The organizer of the strike, Giun, a 19-year-old currently studying abroad in Japan, was motivated to arrange something after witnessing the capital’s shocking levels of air pollution.

“I've always been aware of environmental issues,” he said, “but the reason why I got so motivated and made it happen in Hanoi is because when I woke up one day, the first thing I read about was that Hanoi’s Air Quality Index was (and still is) the highest in the world, surpassing the World Health Organization’s PM2.5 safety limit by 14.9 times. I was shocked and heartbroken to see my beloved city, the place where I was born, becoming increasingly polluted.”

“All I could think of at that time was that I should drop out of school. Why should I study when there is no future for me or any of us? If there is still time to keep the world’s temperature increase below 1.5°C instead of 2°C, I will devote all my time and effort to doing environmental work,” he added. “I will do it. I will quit the thing l love most — studying art and design — to create a future where we can actually exist.”

 

Madele Vermaak and a friend at the strike. Image by Luu Ha Anh.

Despite Giun’s determination, it was difficult for him to get help. They didn’t have enough time to organize an official license and he struggled to find anyone to help him co-organize the event. Yet after receiving advice from Climate Strike HCMC and Hong Hoang from Change VN, he decided to opt for a safer and more achievable option, which meant not marching like the group in Saigon, but instead just standing and holding handmade signs. The photos and videos of people being there, he hoped, would be enough to spread the message.

Although there were only about 20 people at the strike, the event clearly moved Giun. He constantly asked his friends and other participants to see how everything was going, or if there were any problems. Later, said he broke out in a cold sweat waiting for the team’s photos and videos. When the images finally came in, a thrill took hold of him as he once again saw this strong-minded group of individuals who came together to join the first climate strike in Hanoi.

Madele Vermaak, an expat living in Hanoi who attended the event, shared Giun’s sentiment:

“I'm excited about Hanoi being in the global movement,” she said. “I know it’s a little difficult to do this kind of thing in Hanoi, so I thought it’s very special that somebody decided to do something and I'm just... I'm here, I'm available. I care about the issue.
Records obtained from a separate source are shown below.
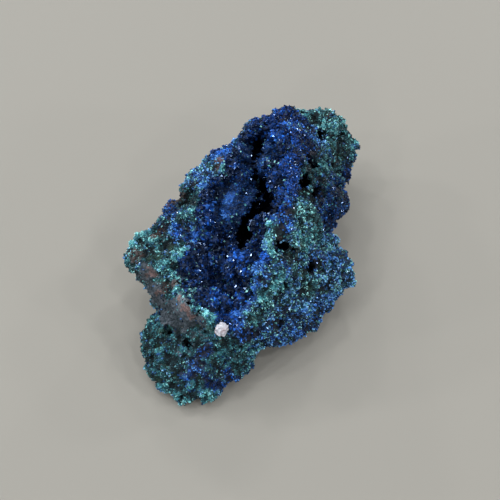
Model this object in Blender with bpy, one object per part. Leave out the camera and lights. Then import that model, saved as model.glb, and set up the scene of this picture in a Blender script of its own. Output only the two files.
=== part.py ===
"""A hand-sized azurite and malachite specimen: a lump of copper ore with a crystal-lined hollow.

Three pieces: the ore with its green crust, the azurite crust that lines the hollow, and one
white grain caught in the front edge. Metres, +Z up. The specimen rests on the flat of its
underside with the hollow facing up and its foot lobe towards -Y. The origin is the middle of
that underside.
"""
import math
import random

import bmesh
import bpy
from mathutils import Matrix, Vector
from mathutils.bvhtree import BVHTree

MM = 0.001

# Sizes in millimetres
FUSE_VOXEL = 0.5  # grid on which overlapping masses grow together
SWELL = 0.6  # what rounding takes off the masses, put back
LINING_GAP = 0.4  # between the ore and the azurite crust in its hollow
CRUST_THICKNESS = 1.2  # of that crust, where no mound stands
CRYSTAL = (0.7, 0.5, 2.2)  # half width, half depth and length of a large azurite crystal
CRYSTAL_SPACING = 2.2
CRYSTAL_CLEARANCE = 1.5  # from the middle of a crystal's foot to the next piece
GRAIN = (1.15, 1.0, 1.3)  # radii of the white grain
GRAIN_PLACE = (-3.7, -22.2, 10.5)
GRAIN_SEAT_GAP = 0.35  # round the grain

# Relief of each surface: size of a lump and its height
ORE_SWELLS = (5.0, 2.0)
ORE_NODULES = (2.4, 1.5)
HOLLOW_SWELLS = (2.5, 1.6)
CRUST_NODULES = (1.6, 0.9)

# How many triangles or crystals each surface has
ORE_FACETS = 3300
HOLLOW_FACETS = 480
CRUST_FACETS = 950
CRUST_CRYSTALS = 45
ORE_CRYSTALS = 42

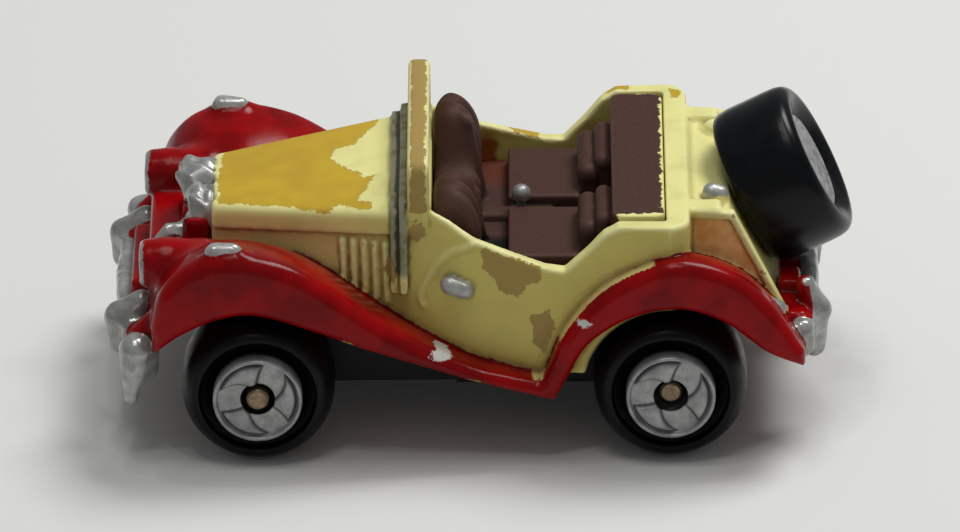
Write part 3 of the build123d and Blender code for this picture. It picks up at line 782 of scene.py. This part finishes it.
def body_paint():
    n = Nodes("worn_body_paint")
    coarse = n.noise(0.9, 4.0)
    fine = n.noise(4.0, 5.0, 0.6)
    cloud = n.noise(0.35, 2.0)
    ragged = n.math("ADD", n.ramp(coarse, 0.3, 0.7, -0.22, 0.22), n.ramp(fine, 0.3, 0.7, -0.16, 0.16))
    convex = n.attribute("convex")
    red_place = n.attribute("red_side")

    def share_of(name, wobble, sharp=0.04):
        edge = n.math("ADD", n.attribute(name), n.math("MULTIPLY", ragged, wobble))
        return n.ramp(edge, -sharp, sharp)

    def without(share, other):
        return n.math("MULTIPLY", share, n.math("SUBTRACT", 1.0, other))

    silver_share = share_of("silver_side", 0.3)
    spray = share_of("spray", 0.9, 0.06)
    red_share = without(share_of("red_side", 0.5), spray)
    worn = n.math("ADD", n.ramp(convex, 0.035, 0.09, -0.5, 0.5), n.math("MULTIPLY", ragged, 1.6))
    bare_share = n.math("MAXIMUM", share_of("bare", 0.8), n.ramp(worn, 0.3, 0.36))
    bare_share = without(bare_share, red_share)
    bare_share = n.math("MAXIMUM", bare_share, share_of("chips", 0.7))
    bare_share = without(bare_share, silver_share)

    upward = n.tree.nodes.new("ShaderNodeSeparateXYZ")
    shape = n.tree.nodes.new("ShaderNodeNewGeometry")
    n.link(shape.outputs["Normal"], upward.inputs[0])
    # Painted shade: the less a surface faces up, the more it takes a darker copy of the cream; on the
    # bonnet's sides ("pale") a lighter copy.
    side_shade = n.ramp(upward.outputs["Z"], 0.15, 0.75, 1.0, 0.0)
    cream = n.mix(side_shade, CREAM, n.mix(n.attribute("pale"), CREAM_SHADED_SIDE, linear(232, 212, 136)))
    cream = n.mix(n.ramp(cloud, 0.45, 0.7, 0.0, 0.3), cream, linear(176, 166, 92))
    cream = n.mix(n.ramp(red_place, -0.6, 0.05, 0.0, 0.35), cream, RUST)
    # Painted shade: golden-brown stripe along the cockpit's inner walls.
    cream = n.mix(n.attribute("painted_shade_stripe"), cream, linear(178, 140, 68))
    # Darker brown in creases and hollows: dirt and painted shade.
    cream = n.mix(n.ramp(convex, -0.07, -0.008, 0.85, 0.0), cream, CREASE_DIRT_AND_SHADE)
    # Painted highlight: cream lighter along convex edges.
    cream = n.mix(n.ramp(convex, 0.015, 0.05, 0.0, 0.45), cream, linear(246, 242, 190))
    cowl = n.mix(n.ramp(coarse, 0.45, 0.6), COWL, linear(124, 120, 88))
    # Painted shade: darker in the cowl's grooves.
    cowl = n.mix(n.ramp(convex, -0.03, 0.01, 0.9, 0.0), cowl, linear(52, 48, 30))
    cream = n.mix(n.attribute("cowl"), cream, cowl)
    tank = n.mix(n.ramp(coarse, 0.35, 0.65), linear(240, 206, 138), linear(226, 172, 98))
    cream = n.mix(n.attribute("tank"), cream, tank)
    # Painted shade: bare ochre moulding in the far footwell, deep orange as in shadow.
    cream = n.mix(n.attribute("shaded_ochre"), cream, linear(140, 52, 6))
    red = n.mix(n.ramp(cloud, 0.42, 0.62, 0.0, 0.8), RED, RED_DARK)
    # Painted shade: red darker in creases.
    red = n.mix(n.ramp(convex, -0.05, 0.0, 0.7, 0.0), red, linear(58, 2, 6))
    silver = n.mix(n.ramp(coarse, 0.4, 0.62), SILVER, linear(150, 150, 147))
    # Painted shade: silver darker in dents and creases.
    silver = n.mix(n.ramp(convex, -0.08, -0.02, 0.6, 0.0), silver, linear(74, 66, 60))
    paint = n.mix(red_share, cream, red)
    paint = n.mix(silver_share, paint, silver)
    paint = n.mix(share_of("white", 0.6), paint, linear(206, 204, 196))
    ochre = n.mix(n.ramp(cloud, 0.35, 0.65), OCHRE, linear(188, 154, 48))
    # Painted shade: bare ochre darker where it faces sideways, and on the windscreen's top strip.
    ochre = n.mix(n.math("MAXIMUM", side_shade, n.attribute("screen")), ochre, linear(166, 140, 80))
    paint = n.mix(bare_share, paint, ochre)
    # Painted shade: near black inside the wheel wells and the tunnel.
    n.set("Base Color", n.mix(n.attribute("well_shade"), paint, linear(26, 18, 10)))
    n.set("Specular IOR Level", 0.14)
    rough = n.ramp(red_share, 0, 1, 0.3, 0.12)
    rough = n.math("ADD", rough, n.math("MULTIPLY", bare_share, 0.12))
    n.set("Roughness", n.math("ADD", rough, n.ramp(fine, 0.3, 0.7, 0.0, 0.08)))
    n.set("Metallic", n.math("MULTIPLY", silver_share, 0.4))
    height = n.math("ADD", n.math("MULTIPLY", n.math("SUBTRACT", 1.0, bare_share), 0.8),
                    n.math("MULTIPLY", fine, 0.2))
    height = n.math("ADD", height, n.math("MULTIPLY", spray, 0.6))
    n.bump(height, 0.06, 0.9)
    return n.material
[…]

I’m vegan and I want to be somebody in this space saying that this is beautiful and we should support each other on this issue.”

Truong Thanh Duc learning sign language at the event. Photo by Alejandro Morales Rama.

Truong Thanh Duc, the oldest member of the strike, decided to take a break from work in order to join the event.

“I was working and I saw something on the internet saying there would be a lot of foreigners and Vietnamese marching for the environment today, so I took a rest from my job and came here,” he said. “Why? I have to! People around the world are fighting for trees, why can't the Vietnamese be brave enough to stand here among our foreign friends despite the differences in our skin tones? Protect the trees! Protect the Earth! The Earth belongs to humanity, not any groups or individuals.”

When the strike ended, everyone at the square applauded, their faces filled with exhilaration. They left the space with their signs and, as one attendee remarked, renewed hope for the future if people can trust one other and collaborate as they did in this strike.

Some attendees were emotional at the event's end. Photo by Alejandro Morales Rama.

As a reminder of just how salient such events are, last Monday, the United Nations Climate Action Summit yielded few concrete results. According to the New York Times, China and the United States, the world's two largest carbon emitters, pledged no new efforts to blunt the increasingly savage impacts of climate change.

Reflecting on the event, Giun hopes this will not be a one-time gathering, but rather a regular event.

“Even though our strike didn’t have as many people participating as in other world cities,” Guin said, “the important thing is that we did it and we will continue doing it. Because this is not something that follows a trend, this is a fight for existence, for humankind, for animals and for the environment.”